**The request**
Repeat only the lines running from the beginning of the material through the line that contains "floor.data.materials.append(recipe.material)".

**Data**
┄┄┄┄┄┄┄┄┄┄┄┄┄┄┄┄┄┄┄┄

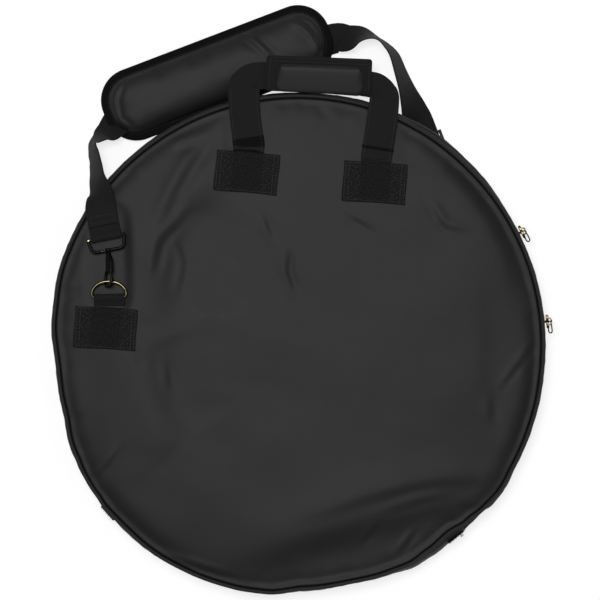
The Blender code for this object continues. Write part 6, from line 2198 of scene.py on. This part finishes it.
def make_stage():
    """White floor that keeps the bag's shadow, plain soft light, and the camera straight above."""
    sizes = bag_sizes()
    bm = bmesh.new()
    bmesh.ops.create_grid(bm, x_segments=2, y_segments=2, size=FLOOR_SIZE)
    bmesh.ops.translate(bm, vec=(0, 0, FLOOR_Z), verts=bm.verts)
    floor = new_object("floor", bm)
    recipe = Recipe("floor_paper")
    grain = recipe.noise(recipe.place(), 30.0, 3.0, 0.5)
    paper = recipe.mix(grain, (0.29, 0.29, 0.29), (0.31, 0.31, 0.31))
    diffuse = recipe.node("ShaderNodeBsdfDiffuse", {}, {"Color": paper})
    rays = recipe.node("ShaderNodeLightPath", {}, {}, "Is Camera Ray")
    glossy = Signal(recipe, rays.socket.node.outputs["Is Glossy Ray"])
    seen = (rays + glossy).between(0.0, 1.0)
    glow = recipe.node("ShaderNodeEmission", {}, {"Color": (1, 1, 1, 1), "Strength": sizes.floor_glow})
    both = recipe.node("ShaderNodeAddShader", {}, {0: diffuse, 1: glow})
    surface = recipe.node("ShaderNodeMixShader", {}, {0: seen, 1: diffuse, 2: both})
    recipe.node("ShaderNodeOutputMaterial", {}, {"Surface": surface})
    floor.data.materials.append(recipe.material)

    world = bpy.data.worlds.new("studio")
    world.use_nodes = True
    backdrop = world.node_tree.nodes["Background"]
    backdrop.inputs["Color"].default_value = (1, 1, 1, 1)
    backdrop.inputs["Strength"].default_value = WORLD_STRENGTH
    bpy.context.scene.world = world
    for name, place, size, power in LAMPS:
        lamp = bpy.data.lights.new(name, "AREA")
        lamp.shape = "DISK"
        lamp.size = size
        lamp.energy = power
        obj = bpy.data.objects.new(name, lamp)
        bpy.context.scene.collection.objects.link(obj)
        obj.location = place
        obj.rotation_euler = (-Vector(place)).to_track_quat("-Z", "Y").to_euler()

    camera_data = bpy.data.cameras.new("camera")
    camera = bpy.data.objects.new("camera", camera_data)
    bpy.context.scene.collection.objects.link(camera)
    camera_data.sensor_width = SENSOR_WIDTH
    camera_data.lens = SENSOR_WIDTH * CAMERA_DISTANCE / SEEN_WIDTH
    camera.location = (*CAMERA_OVER, CAMERA_DISTANCE + BAG_DEPTH)
    camera.rotation_euler = (0, 0, math.radians(CAMERA_TURN))
    camera_data.clip_end = CLIP_END
    bpy.context.scene.camera = camera
    bpy.context.scene.view_settings.view_transform = "Standard"


# Settings, operators and panel


class CymbalBagSizes(bpy.types.PropertyGroup):
    """Sizes that a user would change."""

    weave_pitch: bpy.props.FloatProperty(
        name="Weave pitch", description="Distance between the threads of the bag's cloth", default=0.0009,
        precision=5, unit="LENGTH",
    )
    crease_strength: bpy.props.FloatProperty(
        name="Crease strength", description="How deep the creases are, 1 as photographed", default=1.0,
        subtype="FACTOR", min=0.0, max=2.0,
    )
    stitch_length: bpy.props.FloatProperty(
        name="Stitch length", description="Length of one stitch", default=0.0030, precision=4, unit="LENGTH"
    )
    stitch_gap: bpy.props.FloatProperty(
        name="Stitch gap", description="Gap between one stitch and the next", default=0.0009, precision=4,
        unit="LENGTH",
    )
    pad_pressure: bpy.props.FloatProperty(
        name="Pad pressure", description="How hard the shoulder pad is stuffed", default=4.0
    )
    floor_glow: bpy.props.FloatProperty(
        name="Floor glow", description="White added to the floor where it is seen directly", default=0.76
    )


class CymbalBagColours(bpy.types.PropertyGroup):
    """Colours that a user would change."""

    cloth: bpy.props.FloatVectorProperty(
        name="Cloth", description="Colour of the bag's cloth", default=(0.0088, 0.0088, 0.0095),
        subtype="COLOR", size=3,
    )
    webbing: bpy.props.FloatVectorProperty(
        name="Webbing", description="Colour of the handles and strap", default=(0.0050, 0.0050, 0.0052),
        subtype="COLOR", size=3,
    )
    patch: bpy.props.FloatVectorProperty(
        name="Patches", description="Colour of the reinforcing patches", default=(0.0070, 0.0070, 0.0074),
        subtype="COLOR", size=3,
    )
    piping: bpy.props.FloatVectorProperty(
        name="Piping", description="Colour of the piping and bound edges", default=(0.0085, 0.0085, 0.0088),
        subtype="COLOR", size=3,
    )
    metal: bpy.props.FloatVectorProperty(
        name="Dark metal", description="Colour of the rings, hooks, sliders and pulls",
        default=(0.012, 0.011, 0.010), subtype="COLOR", size=3,
    )
    brass: bpy.props.FloatVectorProperty(
        name="Brass", description="Colour of the zip's stops and the sliders' rubbed places",
        default=(0.62, 0.48, 0.22), subtype="COLOR", size=3,
    )


class MakeFrontCloth(bpy.types.Operator):
    """Creased front panel cloth."""

    bl_idname = "cymbal_bag.front_cloth"
    bl_label = "Front cloth"

    def execute(self, context):
        make_front_cloth()
        return {"FINISHED"}


class MakeBackCloth(bpy.types.Operator):
    """Back panel cloth, hollowed over what lies under it."""

    bl_idname = "cymbal_bag.back_cloth"
    bl_label = "Back cloth"

    def execute(self, context):
        make_back_cloth()
        return {"FINISHED"}


class MakeSides(bpy.types.Operator):
    """Piping and the side cloth between its seams."""

    bl_idname = "cymbal_bag.sides"
    bl_label = "Sides and piping"

    def execute(self, context):
        make_piping()
        make_sides()
        return {"FINISHED"}


class MakeZip(bpy.types.Operator):
    """Zip tapes, teeth, end tabs, sliders and pulls."""

    bl_idname = "cymbal_bag.zip"
    bl_label = "Zip"

    def execute(self, context):
        make_zip()
        make_slider("upper_slider", UPPER_SLIDER_ANGLE)
        make_slider("lower_slider", LOWER_SLIDER_ANGLE)
        return {"FINISHED"}


class MakePatches(bpy.types.Operator):
    """Sewn patches that carry the handles and rings."""

    bl_idname = "cymbal_bag.patches"
    bl_label = "Patches"

    def execute(self, context):
        make_patches()
        return {"FINISHED"}


class MakeHandles(bpy.types.Operator):
    """Front handle with its padded grip, and the back handle."""

    bl_idname = "cymbal_bag.handles"
    bl_label = "Handles"

    def execute(self, context):
        make_front_handle()
        make_back_handle()
        return {"FINISHED"}


class MakeFixings(bpy.types.Operator):
    """D-rings, snap hooks, swivel eyes and the strap's sewn ends."""

    bl_idname = "cymbal_bag.fixings"
    bl_label = "Strap fixings"

    def execute(self, context):
        make_fixings()
        return {"FINISHED"}


class MakeStrap(bpy.types.Operator):
    """Shoulder strap in its front run and its run under the bag."""

    bl_idname = "cymbal_bag.strap"
    bl_label = "Strap"

    def execute(self, context):
        make_strap()
        return {"FINISHED"}


class MakePad(bpy.types.Operator):
    """Stuffed shoulder pad with its bound edge and sleeve."""

    bl_idname = "cymbal_bag.pad"
    bl_label = "Shoulder pad"

    def execute(self, context):
        make_pad()
        return {"FINISHED"}


class MakeStage(bpy.types.Operator):
    """Floor, light and camera."""

    bl_idname = "cymbal_bag.stage"
    bl_label = "Stage"

    def execute(self, context):
        make_stage()
        return {"FINISHED"}


OPERATORS = (
    MakeStage, MakeFrontCloth, MakeBackCloth, MakeSides, MakeZip, MakePatches, MakeHandles, MakeFixings,
    MakeStrap, MakePad,
)


class CymbalBagPanel(bpy.types.Panel):
    """Lists the bag's pieces and settings in the sidebar."""

    bl_idname = "VIEW3D_PT_cymbal_bag"
    bl_label = "Cymbal bag"
    bl_space_type = "VIEW_3D"
    bl_region_type = "UI"
    bl_category = "Cymbal Bag"

    def draw(self, context):
        for operator in OPERATORS:
            self.layout.operator(operator.bl_idname)
        for group in (context.scene.cymbal_bag_sizes, context.scene.cymbal_bag_colours):
            for name in group.__annotations__:
                self.layout.prop(group, name)


CLASSES = (CymbalBagSizes, CymbalBagColours, *OPERATORS, CymbalBagPanel)


def register():
    for cls in CLASSES:
        bpy.utils.register_class(cls)
    bpy.types.Scene.cymbal_bag_sizes = bpy.props.PointerProperty(type=CymbalBagSizes)
    bpy.types.Scene.cymbal_bag_colours = bpy.props.PointerProperty(type=CymbalBagColours)


def unregister():
    del bpy.types.Scene.cymbal_bag_colours
    del bpy.types.Scene.cymbal_bag_sizes
    for cls in reversed(CLASSES):
        bpy.utils.unregister_class(cls)


def main():
    register()
    for operator in OPERATORS:
        group, name = operator.bl_idname.split(".")
        getattr(getattr(bpy.ops, group), name)()


if __name__ == "__main__":
    main()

┄┄┄┄┄┄┄┄┄┄┄┄┄┄┄┄┄┄┄┄

**Result of this exercise**
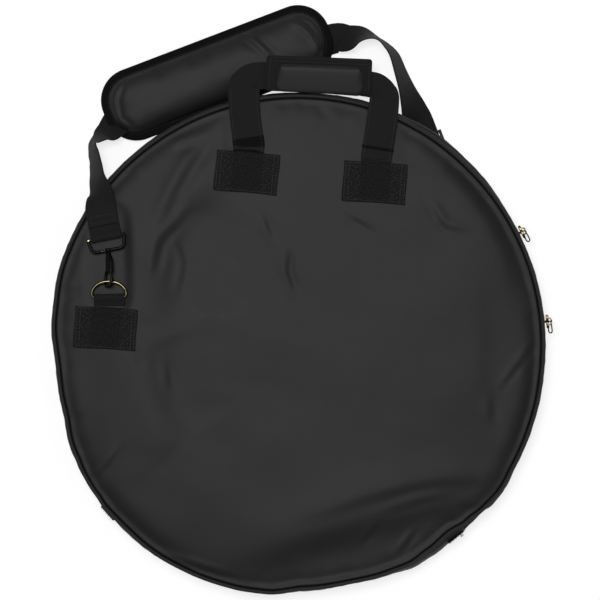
The Blender code for this object continues. Write part 6, from line 2198 of scene.py on. This part finishes it.
def make_stage():
    """White floor that keeps the bag's shadow, plain soft light, and the camera straight above."""
    sizes = bag_sizes()
    bm = bmesh.new()
    bmesh.ops.create_grid(bm, x_segments=2, y_segments=2, size=FLOOR_SIZE)
    bmesh.ops.translate(bm, vec=(0, 0, FLOOR_Z), verts=bm.verts)
    floor = new_object("floor", bm)
    recipe = Recipe("floor_paper")
    grain = recipe.noise(recipe.place(), 30.0, 3.0, 0.5)
    paper = recipe.mix(grain, (0.29, 0.29, 0.29), (0.31, 0.31, 0.31))
    diffuse = recipe.node("ShaderNodeBsdfDiffuse", {}, {"Color": paper})
    rays = recipe.node("ShaderNodeLightPath", {}, {}, "Is Camera Ray")
    glossy = Signal(recipe, rays.socket.node.outputs["Is Glossy Ray"])
    seen = (rays + glossy).between(0.0, 1.0)
    glow = recipe.node("ShaderNodeEmission", {}, {"Color": (1, 1, 1, 1), "Strength": sizes.floor_glow})
    both = recipe.node("ShaderNodeAddShader", {}, {0: diffuse, 1: glow})
    surface = recipe.node("ShaderNodeMixShader", {}, {0: seen, 1: diffuse, 2: both})
    recipe.node("ShaderNodeOutputMaterial", {}, {"Surface": surface})
    floor.data.materials.append(recipe.material)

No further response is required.